6. And, we may properly add, it is in this state of things that we find one great ground of encouragement and hope. Knowledge is power even on human principles, and when it is infused more or less with human error. What, then, shall be the power of God's people, when it shall be said of them, in the language of the prophets and of the Saviour, "
And they shall all be taught of God" [John 6: 25.] "I will give you a mouth and wisdom," says the Saviour in another place, "which all your adversaries shall not be able to gainsay nor resist." [Luke 21: 15.] True it is that the voice of mere human wisdom, when assuming an adverse position, has but little power against the voice of God speaking from a holy heart. And when the heart of the church shall become holy, so that the voice of the church shall be synonymous with a declaration from the God of the church, then shall the deaf hear and the unbelieving be convinced.

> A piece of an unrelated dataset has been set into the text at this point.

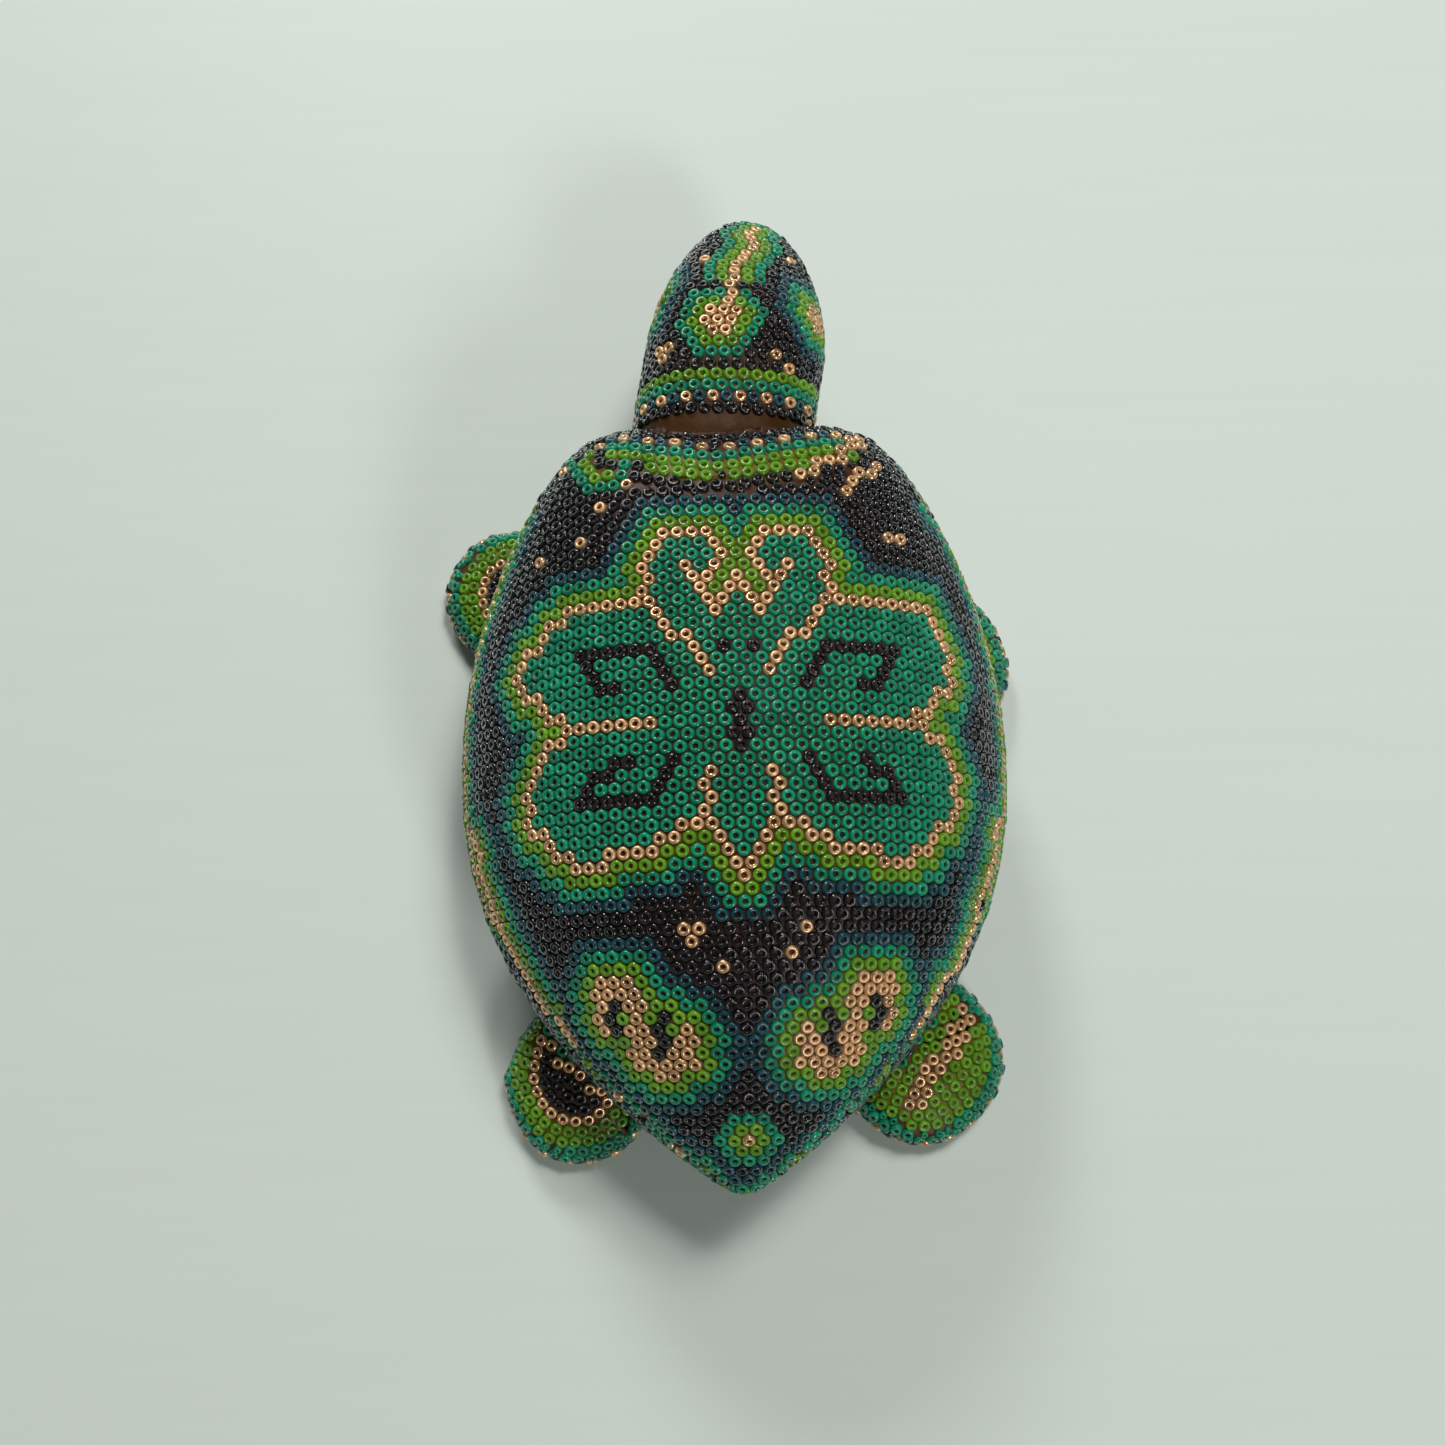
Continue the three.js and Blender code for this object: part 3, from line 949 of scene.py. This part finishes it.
def string_pieces(context, form, node_of, seed):
    """One piece for each colour in each coat."""
    size, dice, groups = Size(context.scene.turtle), random.Random(seed), {}
    for s in workshop["sites"][form]:
        groups.setdefault((node_of(s), s.colour), []).append(s)
    for node, colour in sorted(groups):
        name = node.replace("_beads", "") + "_" + colour + "_beads"
        points, faces, attributes = string_of(groups[node, colour], size, dice)
        piece = make_piece(name, points, faces, attributes, workshop["finishes"][colour])
        hand_over(piece, node)


# ---- settings and operators


def length(name, description, default):
    return FloatProperty(name=name, description=description, default=default, unit="LENGTH", precision=4)


def colour_of(beads, default):
    return FloatVectorProperty(name=beads.split()[0].capitalize(), description="Colour of the " + beads,
                               subtype="COLOR", size=3, default=default)


class TurtleSettings(bpy.types.PropertyGroup):
    bead_width: length("Bead width", "Outside width of a glass bead", 2.2 * MM)
    bead_height: length("Bead height", "Height of a glass bead along its hole", 1.3 * MM)
    hole_width: length("Hole width", "Width of the hole in a bead", 0.6 * MM)
    pitch: length("Bead pitch", "Distance between beads in a row", 2.2 * MM)
    row: length("Row pitch", "Distance between rows of beads", 1.86 * MM)
    wax_depth: length("Wax level", "How far the wax lies below the tops of the beads", 0.62 * MM)
    emerald: colour_of("emerald beads", (0.001, 0.2, 0.1))
    petrol: colour_of("petrol blue beads", (0.003, 0.045, 0.06))
    lime: colour_of("lime beads", (0.17, 0.44, 0.012))
    gold: colour_of("gold beads", (0.9, 0.57, 0.3))
    floor: colour_of("floor", (0.62, 0.68, 0.62))


class TURTLE_OT_finishes(bpy.types.Operator):
    """Mixes the finishes of the glass, the gold, the wax and the wood"""

    bl_idname = "turtle.finishes"
    bl_label = "Mix the finishes"

    def execute(self, context):
        settings = context.scene.turtle
        # the hole colour of gold is reddish copper, partly the bead's own colour and partly painted shade
        black, gold_hole_copper_and_shade = (0.002, 0.002, 0.003), (0.4, 0.06, 0.012)

        def shades(colour, *shares):
            return [tuple(c * share for c in colour) for share in shares]

        # In each glass finish the third share colours the wall of the hole darker, as painted shade in the
        # hole.
        workshop["finishes"] = {
            "emerald": bead_finish("emerald_glass", *shades(settings.emerald, 0.75, 1.3, 0.12),
                                   Roughness=0.16, Coat_Weight=0.35, Coat_Roughness=0.03),
            "petrol": bead_finish("petrol_glass", *shades(settings.petrol, 0.7, 1.35, 0.15),
                                  Roughness=0.18, Coat_Weight=0.6, Coat_Roughness=0.05),
            "black": bead_finish("black_glass", *shades(black, 1, 3, 1),
                                 Roughness=0.1, Coat_Weight=0.8, Coat_Roughness=0.04),
            "lime": bead_finish("lime_glass", *shades(settings.lime, 0.8, 1.25, 0.7), Roughness=0.1,
                                Transmission_Weight=0.45, IOR=1.5, Coat_Weight=0.5, Coat_Roughness=0.04),
            "gold": bead_finish("gold_metal", *shades(settings.gold, 0.88, 1.1), gold_hole_copper_and_shade,
                                Roughness=0.3, Metallic=0.8),
        }
        workshop["wax"] = wax_finish()
        workshop["wood"] = wood_finish()
        return {"FINISHED"}


class TURTLE_OT_bead(bpy.types.Operator):
    """Models the glass bead that all the others are copies of"""

    bl_idname = "turtle.bead"
    bl_label = "Model the bead"

    def execute(self, context):
        settings = context.scene.turtle
        wall = (settings.bead_width - settings.hole_width) / 4
        middle = (settings.bead_width + settings.hole_width) / 4
        deselect()
        scale = 1 / MM  # modelled a thousand times larger, since edit tools work better so
        bpy.ops.mesh.primitive_torus_add(major_segments=12, minor_segments=6, major_radius=middle * scale,
                                         minor_radius=wall * scale, location=(0, 0, 0))
        ring = context.object
        with edit_mode():
            bpy.ops.mesh.select_all(action="SELECT")
            half = max(v.co.z for v in ring.data.vertices)
            bpy.ops.transform.resize(value=(1, 1, settings.bead_height * scale / 2 / half))
            bpy.ops.mesh.normals_make_consistent(inside=False)
        shape = np.array([v.co for v in ring.data.vertices], float)
        faces = np.array([p.vertices[:] for p in ring.data.polygons], int)
        # the wall of the hole, which the finishes paint darker as painted shade
        innermost = (middle - wall * 0.8) * scale
        hole_shade_mask = (np.hypot(shape[:, 0], shape[:, 1]) < innermost).astype(float)
        workshop["bead"] = (shape, faces, hole_shade_mask)
        bpy.data.objects.remove(ring)
        return {"FINISHED"}


class TURTLE_OT_layout(bpy.types.Operator):
    """Finds a place and a colour for every bead"""

    bl_idname = "turtle.layout"
    bl_label = "Lay out the beads"

    def execute(self, context):
        size = Size(context.scene.turtle)
        dice = random.Random(11)
        body = workshop["body"] = Skin(BODY_NODES, ["shell_wax", "belly_wax", "body_core"])
        head = workshop["head"] = Skin(["head_beads"], ["head_wax", "head_core"])
        for name in FLIPPERS:
            limb = name + "_flipper"
            workshop[name] = Skin([limb + "_beads"], [limb + "_wax", limb + "_core"])
        crowd = Crowd()

        def off_limbs(place):
            return all(workshop[name].covers(place) > OFF_OTHERS for name in ("head",) + FLIPPERS)

        def off_body(place):
            return body.covers(place) > OFF_OTHERS

        def before_slot(place):
            return off_body(place) and place.y > NECK_SLOT

        shell = collar_sites(body, size, crowd) + dome_sites(body, size, crowd)
        shell += rim_sites(body, size, crowd, off_limbs)
        added = fill_gaps(body, shell, "rim", size, crowd, off_limbs, dice)
        for s in added:
            if s.normal.z > STEEP:
                s.part = "dome"
        shell += added
        belly = belly_sites(body, size, crowd, off_limbs)
        settle(body, shell, size)
        colour_shell(shell, size)
        colour_belly(belly)
        on_head = head_sites(head, size, crowd, off_body)
        on_head += fill_gaps(head, on_head, "head", size, crowd, before_slot, dice)
        settle(head, on_head, size)
        colour_head(on_head, size)
        workshop["sites"] = {"body": shell + belly, "head": on_head}
        for name in FLIPPERS:
            skin = workshop[name]
            found = flipper_sites(skin, name, size, crowd, off_body)
            found += fill_gaps(skin, found, name, size, crowd, off_body, dice)
            settle(skin, found, size)
            colour_flipper(found, name)
            workshop["sites"][name] = found
        return {"FINISHED"}


def close_seams(mesh):
    """Brings the two edges of each hairline seam between bead coats together, so that the wax has none."""
    for axis, lower, upper in ((1, "shell_tail_beads", "shell_flower_beads"),
                               (1, "shell_flower_beads", "shell_collar_beads"),
                               (2, "shell_rim_beads", "shell_flower_beads")):
        level = (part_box(lower)[1][axis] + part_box(upper)[0][axis]) / 2
        for vertex in mesh.vertices:
            if abs(vertex.co[axis] - level) < SEAM_REACH * MM:
                vertex.co[axis] = level


def face_key(corners, unit=1):
    """A face's corners, rounded and in an order that doesn't depend on where the face starts."""
    return tuple(sorted(tuple(round(value / unit, 2) for value in corner) for corner in corners))


def wax_coat(name, nodes, skin, sites, depth):
    """A coat of wax under some of the beads: their skin, sunk to the wax's level and given a thickness."""
    deselect()
    copies = []
    for node in nodes:
        copy = bpy.data.objects.new(name + "_part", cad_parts[node].data.copy())
        bpy.context.scene.collection.objects.link(copy)
        copies.append(copy)
    for copy in copies:
        copy.select_set(True)
    bpy.context.view_layer.objects.active = copies[0]
    if len(copies) > 1:
        bpy.ops.object.join()
    coat = bpy.context.view_layer.objects.active
    coat.name = name + "_wax_coat"
    with edit_mode():
        bpy.ops.mesh.select_all(action="SELECT")
        bpy.ops.mesh.remove_doubles(threshold=0.002 * MM)
        bpy.ops.mesh.select_all(action="DESELECT")
    wanted = {face_key([skin.points[i] for i in face]) for face in skin.faces}
    for face in coat.data.polygons:
        face.select = face_key([coat.data.vertices[i].co for i in face.vertices], MM) not in wanted
    with edit_mode():
        bpy.ops.mesh.select_mode(type="FACE")
        bpy.ops.mesh.delete(type="FACE")
    close_seams(coat.data)
    with edit_mode():
        bpy.ops.mesh.select_all(action="SELECT")
        bpy.ops.mesh.remove_doubles(threshold=WAX_MERGE * MM)
        bpy.ops.mesh.dissolve_degenerate(threshold=WAX_SLIVER * MM)
        bpy.ops.mesh.subdivide(number_cuts=3)
    for vertex in coat.data.vertices:
        place, normal, _ = skin.nearest(vertex.co / MM)
        vertex.co = place * MM - normal * depth
        vertex.co.z = max(vertex.co.z, depth * 0.8)  # the wax stays off the floor
    outer = len(coat.data.vertices)
    wall = coat.modifiers.new("wall", "SOLIDIFY")
    wall.thickness = WAX_WALL * MM
    wall.offset = -1
    bpy.ops.object.modifier_apply(modifier=wall.name)
    for vertex in coat.data.vertices[outer:]:
        vertex.co.z = max(vertex.co.z, depth * 1.4)
    bpy.ops.object.shade_smooth()
    tree = tree_of([s.place * MM for s in sites])
    honey = np.zeros(len(coat.data.vertices))
    beads = 4  # the beads around a point that give the wax its colour there
    for v in coat.data.vertices:
        honey[v.index] = sum(sites[i].colour == "lime" for _, i, _ in tree.find_n(v.co, beads)) / beads
        # in the slot the wax gets mostly the dark brown, partly painted shade in the slot
        if name == "head" and v.co.y < (NECK_SLOT + 0.6) * MM:
            honey[v.index] = SLOT_HONEY
    coat.data.attributes.new("honey", "FLOAT", "POINT").data.foreach_set("value", honey.astype(np.float32))
    coat.data.materials.clear()
    coat.data.materials.append(workshop["wax"])
    hand_over(coat, name + "_wax")


class TURTLE_OT_wax(bpy.types.Operator):
    """Spreads the wax that the beads are pressed into"""

    bl_idname = "turtle.wax"
    bl_label = "Spread the wax"

    def execute(self, context):
        forms = [("shell", SHELL_NODES, "body"), ("belly", ["belly_beads"], "body"),
                 ("head", ["head_beads"], "head")]
        forms += [(name + "_flipper", [name + "_flipper_beads"], name) for name in FLIPPERS]
        for name, nodes, form in forms:
            wax_coat(name, nodes, workshop[form], workshop["sites"][form], context.scene.turtle.wax_depth)
        return {"FINISHED"}


class TURTLE_OT_wood(bpy.types.Operator):
    """Gives the carved wooden cores their grain"""

    bl_idname = "turtle.wood"
    bl_label = "Finish the wood"

    def execute(self, context):
        for name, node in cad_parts.items():
            if name.endswith("_core"):
                node.data.materials.clear()
                node.data.materials.append(workshop["wood"])
        return {"FINISHED"}


class TURTLE_OT_shell_beads(bpy.types.Operator):
    """Presses the beads into the shell and the belly"""

    bl_idname = "turtle.shell_beads"
    bl_label = "Bead the shell"

    def execute(self, context):
        string_pieces(context, "body", lambda s: workshop["body"].owner(s.place), 3)
        return {"FINISHED"}


class TURTLE_OT_head_beads(bpy.types.Operator):
    """Presses the beads into the head"""

    bl_idname = "turtle.head_beads"
    bl_label = "Bead the head"

    def execute(self, context):
        string_pieces(context, "head", lambda s: "head_beads", 5)
        return {"FINISHED"}


class TURTLE_OT_flipper_beads(bpy.types.Operator):
    """Presses the beads into the four flippers"""

    bl_idname = "turtle.flipper_beads"
    bl_label = "Bead the flippers"

    def execute(self, context):
        for name in FLIPPERS:
            string_pieces(context, name, lambda s: name + "_flipper_beads", 7)
        return {"FINISHED"}


class TURTLE_OT_stage(bpy.types.Operator):
    """Sets up the floor, the lights and the camera"""

    bl_idname = "turtle.stage"
    bl_label = "Set the stage"

    def execute(self, context):
        deselect()
        bpy.ops.mesh.primitive_plane_add(size=4, location=(0, 0, -0.0002))
        floor = context.object
        floor.name = "floor"
        floor.data.materials.append(floor_finish(context.scene.turtle.floor))
        for name, where, width, power in LAMPS:
            lamp = bpy.data.lights.new(name, "AREA")
            lamp.shape = "SQUARE"
            lamp.size = width
            lamp.energy = power
            holder = bpy.data.objects.new(name, lamp)
            holder.location = where
            holder.visible_glossy = name != "overhead"  # the large lamp would haze the glass
            holder.rotation_euler = Vector(where).to_track_quat("Z", "Y").to_euler()
            context.scene.collection.objects.link(holder)
        world = bpy.data.worlds.new("room")
        world.use_nodes = True
        room = world.node_tree.nodes["Background"]
        room.inputs["Color"].default_value = ROOM_COLOUR
        room.inputs["Strength"].default_value = ROOM_LIGHT
        context.scene.world = world
        context.scene.view_settings.view_transform = "Standard"
        camera = bpy.data.cameras.new("camera")
        camera.sensor_width = SENSOR
        camera.lens = LENS
        camera.clip_start = 0.01
        eye = bpy.data.objects.new("camera", camera)
        tilt, turn = math.radians(CAMERA_TILT), math.radians(CAMERA_TURN)
        away = Vector((CAMERA_SIDE, -math.sin(tilt) * CAMERA_DISTANCE, math.cos(tilt) * CAMERA_DISTANCE))
        eye.rotation_euler = (tilt, 0, turn)
        eye.location = (Matrix.Rotation(turn, 3, "Z") @ away + Vector((0, 0, CAMERA_LEVEL))) * MM
        context.scene.collection.objects.link(eye)
        context.scene.camera = eye
        return {"FINISHED"}


OPERATORS = (TURTLE_OT_finishes, TURTLE_OT_bead, TURTLE_OT_layout, TURTLE_OT_wax, TURTLE_OT_wood,
             TURTLE_OT_shell_beads, TURTLE_OT_head_beads, TURTLE_OT_flipper_beads, TURTLE_OT_stage)


class TURTLE_PT_panel(bpy.types.Panel):
    """The steps of making the turtle, in order"""

    bl_idname = "TURTLE_PT_panel"
    bl_label = "Beaded turtle"
    bl_space_type = "VIEW_3D"
    bl_region_type = "UI"
    bl_category = "Turtle"

    def draw(self, context):
        settings = context.scene.turtle
        for name in TurtleSettings.__annotations__:
            self.layout.prop(settings, name)
        for operator in OPERATORS:
            self.layout.operator(operator.bl_idname)


def register():
    for c in (TurtleSettings, *OPERATORS, TURTLE_PT_panel):
        bpy.utils.register_class(c)
    bpy.types.Scene.turtle = PointerProperty(type=TurtleSettings)


def unregister():
    del bpy.types.Scene.turtle
    for c in reversed((TurtleSettings, *OPERATORS, TURTLE_PT_panel)):
        bpy.utils.unregister_class(c)


def main():
    register()
    for operator in OPERATORS:
        getattr(bpy.ops.turtle, operator.bl_idname.split(".")[1])()


if __name__ == "__main__":
    main()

Oh, send one ray into my sightless ball,
Transmit one beam into my darkened heart!
On thee, Almighty God, on thee I call,
Incline thy listening ear, thine aid impart!
In vain the natural sun his beams doth yield,
In vain the moon illumes the fields of air;
The eye-sight of my soul is quenched and sealed,
And what is other light if shades are there?
Beyond the sun and moon I lift my gaze,
Where round thy throne a purer light is spread,
Where seraphs fill their urns from that bright blaze,
And angels' souls with holy fires are fed.
Oh, send from that pure fount one quickening ray,
And change these inward shades to bright and glorious day!